Palazzo Melzi d'Eril, sede della Fondazione Cariplo

Lo stato di necessità impone scelte che la ragione non avallerebbe. Troppo importante salvare il sistema bancario italiano dalla crisi reputazionale susseguente all’entrata in vigore del bail in per sottilizzare sulle modalità attraverso le quali l’obiettivo verrà raggiunto. Delle perplessità liberali sul Fondo Atlante vi abbiamo detto tutto e forse anche di più.

Un po’ di meno abbiamo detto di Quaestio, la Sgr che si incaricherà di gestire il Fondo. La società è controllata al 100% da Quaestio Holding SA, una lussemburghese partecipata a sua volta da:

  • Fondazione Cariplo (37.65%)
  • Locke S.r.l. (22%)
  • Cassa Italiana di Previdenza ed Assistenza dei Geometri Liberi Professionisti (18%)
  • Direzione Generale Opere Don Bosco (15.60%)
  • Fondazione Cassa dei Risparmi di Forlì (6.75%).

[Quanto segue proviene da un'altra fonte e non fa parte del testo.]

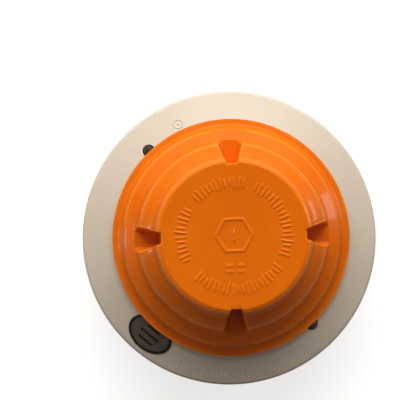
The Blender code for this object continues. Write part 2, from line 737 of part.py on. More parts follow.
def make_dust_cover(slide):
    floor = 0.0280
    outer = DOME + [(DOME[-1][0], floor), (0.0, floor)]
    inner = inset(DOME, SHEET)
    (r0, z0), (r1, z1) = inner[-2:]
    reach = HEAD_RADIUS
    inner[-1] = (reach, z1 + (z1 - z0) / (r1 - r0) * (reach - r1))
    below = floor - 0.0050
    inner += [(reach, below), (0.0, below)]
    notched_shell("dust_cover", outer, inner, ORANGE, slide, 0.0, SHEET)


# ---------------------------------------------------------------- assembly
def new_axis(name, parent=None):
    axis = bpy.data.objects.new(name, None)
    PARTS.objects.link(axis)
    axis.parent = parent
    return axis


def main():
    base = new_axis("base_frame")
    head = new_axis("head_twist_axis", base)
    slide = new_axis("dust_cover_axis", head)
    make_mounting_base()
    make_outer_cover(head)
    make_rear_housing(head)
    make_circuit_board(head)
    make_board_parts(head)
    make_lamps(head)
    for number, angle in enumerate(TERMINAL_ANGLES, 1):
        make_terminal(number, angle, base)
        make_blade(number, angle, head)
    make_chamber_base(head)
    make_chamber_cap(head)
    make_insect_screen(head)
    make_optic("ir_emitter", EMITTER_ANGLE, CLEAR, head)
    make_optic("photodiode", RECEIVER_ANGLE, BLACK, head)
    make_address_switch("tens", -SWITCH_X, head)
    make_address_switch("ones", SWITCH_X, head)
    make_label(head)
    make_dust_cover(slide)


main()
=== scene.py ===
"""Looks of the smoke detector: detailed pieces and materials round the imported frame, lights and camera.

Metres throughout. +Z points from the ceiling into the room, and the dust cover's notches lie on the axes.
"""

import math

import bmesh
import bpy
import numpy as np
from mathutils import Matrix, Vector


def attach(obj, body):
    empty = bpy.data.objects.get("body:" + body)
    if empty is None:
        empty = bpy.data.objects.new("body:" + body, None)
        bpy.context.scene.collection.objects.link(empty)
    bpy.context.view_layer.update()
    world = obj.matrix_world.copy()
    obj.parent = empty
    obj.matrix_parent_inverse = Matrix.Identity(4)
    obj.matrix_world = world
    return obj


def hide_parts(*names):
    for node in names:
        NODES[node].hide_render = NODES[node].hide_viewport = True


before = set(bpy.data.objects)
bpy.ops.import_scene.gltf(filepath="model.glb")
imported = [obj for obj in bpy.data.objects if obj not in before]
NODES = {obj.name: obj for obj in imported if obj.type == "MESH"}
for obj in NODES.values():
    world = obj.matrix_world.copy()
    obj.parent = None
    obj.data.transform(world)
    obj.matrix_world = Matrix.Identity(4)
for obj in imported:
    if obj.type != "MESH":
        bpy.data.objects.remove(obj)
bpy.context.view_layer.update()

MM = 0.001
TO_METRES = Matrix.Scale(MM, 4)
SHARP_EDGE = 35.0  # edges sharper than this, in degrees, get rounded

# The dust cover's section, from the axis to the rim, in millimetres.
DOME = np.array(
    [
        (0.0, 55.0),
        (24.3, 55.0),
        (25.6, 54.3),
        (26.3, 52.6),
        (27.1, 47.8),
        (28.7, 46.9),
        (31.0, 44.7),
        (31.9, 43.4),
        (33.4, 37.6),
        (37.0, 35.7),
        (38.7, 32.1),
        (39.3, 31.5),
        (41.4, 31.15),
    ]
)
# The same for its underside, which lies a sheet's thickness inside.
DOME_UNDER = np.array(
    [
        (0.0, 54.2),
        (24.0, 54.2),
        (25.0, 53.7),
        (25.5, 52.4),
        (26.4, 47.2),
        (28.3, 46.2),
        (30.4, 44.3),
        (31.1, 43.1),
        (32.7, 37.0),
        (36.4, 35.0),
        (38.1, 31.6),
        (39.0, 30.95),
        (41.4, 30.4),
    ]
)
DOME_ROUNDING = 0.34  # reach of the rounding of the section's corners
SHEET = 0.8
COVER_SETTLE = 0.3  # the cover sits this far to one side, within its clearance
NOTCH_END = 24.4
NOTCH_FLOOR = 37.6
NOTCH_HALF_WIDTH = 1.9  # at the notch's inner end
NOTCH_FLARE = 0.37  # growth of the half width for each millimetre outwards

# The flange is a cone between these two points, in millimetres.
FLANGE_INNER = (38.4, 30.65)
FLANGE_OUTER = (51.3, 25.7)
FLANGE_TILT = math.atan2(FLANGE_INNER[1] - FLANGE_OUTER[1], FLANGE_OUTER[0] - FLANGE_INNER[0])


# ---------------------------------------------------------------- mesh helpers
def link(name, mesh, material, body):
    obj = bpy.data.objects.new(name, mesh)
    bpy.context.scene.collection.objects.link(obj)
    mesh.materials.append(material)
    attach(obj, body)
    return obj


def smooth(mesh, angle=30.0):
    """Smooth shading, except across edges sharper than angle, in degrees."""
    mesh.shade_smooth()
    mesh.set_sharp_from_angle(angle=math.radians(angle))
    return mesh


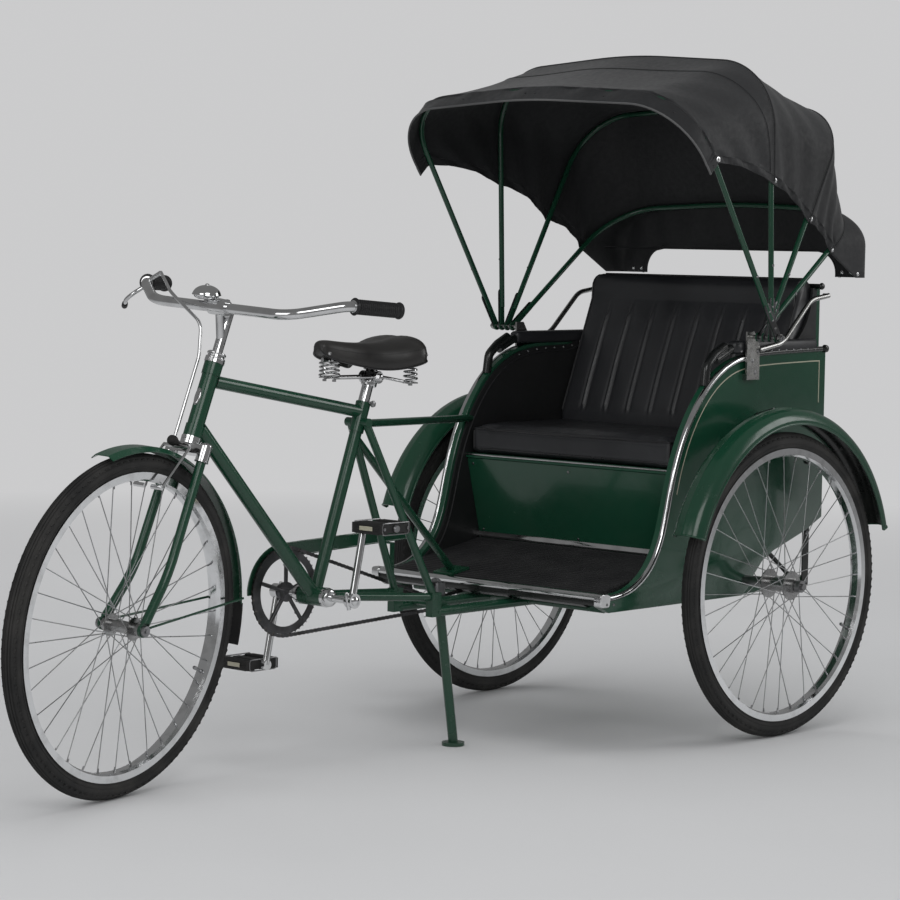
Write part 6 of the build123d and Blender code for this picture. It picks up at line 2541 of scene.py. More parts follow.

Il socio di maggioranza relativa è la Fondazione azionista di peso di Intesa Sanpaolo, guidata da Giuseppe Guzzetti, che a Quaestio ha affidato proprio la gestione del patrimonio. Locke srl è la società di Alessandro Penati, fondatore di Quaestio, ordinario dell’Università Bocconi ed editorialista. Il 15,6% dei Padri Salesiani non è meno importante. E anche qui non ci si può non interrogare sul fatto che Intesa sia uno dei principali contributori (anche se ne deterrà il 20% massimo) a un Fondo di salvataggio gestito da una Sgr molto vicina ad uno dei suoi principali azionisti. Fondo che, tra l’altro, potrebbe diventare azionista di maggioranza di istituti concorrenti della stessa Intesa. È il caso di Banca Popolare di Vicenza: il Fondo Atlante sottoscriverà le azioni di nuova emissione dell’aumento di capitale, rimaste eventualmente inoptate, al prezzo minimo di 0,1 euro. Il prezzo così basso dovrebbe invogliare gli investitori a intervenire, ma di fatto fissa già nel range minimo della forchetta 0,1-3 euro il costo delle azioni. Gli unici che ci rimetteranno sono i vecchi soci della Popolare che si vedranno valutare 10 cent titoli pagati 62 euro. Sono le incertezze del mercato per chi acquista titoli non quotati.

SAB.MI

Se comunque la vecchia PopVicenza vale 10 milioni a causa delle perdite su crediti legate alla svalutazione dei finanziamenti erogati, lo stesso parametro non viene utilizzato in altri casi proprio da Quaestio. È il caso della società bresciana (e a chi ha familiarità con Intesa fischiano le orecchie) Sabaf, produttrice di componenti per cucine e forni quotata in Borsa. A fine gennaio l’Italian Growth Fund di Quaestio ha comprato il 20% della società per 26,8 milioni di euro. L’operazione ha valorizzato Sabaf 11,6 euro per azione (l’11% in più della chiusura di oggi a Piazza Affari, valore attorno al quale il titolo ha oscillato in questi mesi). Il fondo ha acquistato le azioni direttamente dalla Giuseppe Saleri Sapa, la controllante del gruppo che ha ridotto la partecipazione al 30,7 per cento. I titoli sono gravati da pegno (che dovrebbe essere stato nel frattempo cancellato). Saleri e Quaestio hanno siglato un patto parasociale con il quale il Fondo si impegna a non vendere la partecipazione fino al 2017. Insomma, a prima vista più che un investimento (in un’industria che comunque è uno dei tanti gioiellini del made in Italy) sembra più un consolidamento finanziario.

TECN.MI

Oggi Italian Growth Fund ha acquistato il 10% di Tecnoinvestimenti, società di servizi informatici e credit servicing, per circa 11,8 milioni di euro. La valutazione è in linea con le quotazioni di Borsa e l’ingresso servirà anche ad accompagnare un futuro aumento di capitale da 50 milioni per consentire al gruppo di passare dall’Aim al mercato principale. Niente di male, questa è una mossa tipica di un fondo di investimento con strategia di crescita (growth): puntare una fiche su un cavallo che si ritiene promettente. L’azionista di maggioranza di Tecnoinvestimenti, però, si chiama Tecno Holding, una società partecipata dalle principali Camere di Commercio italiane, cioè entità pubbliche.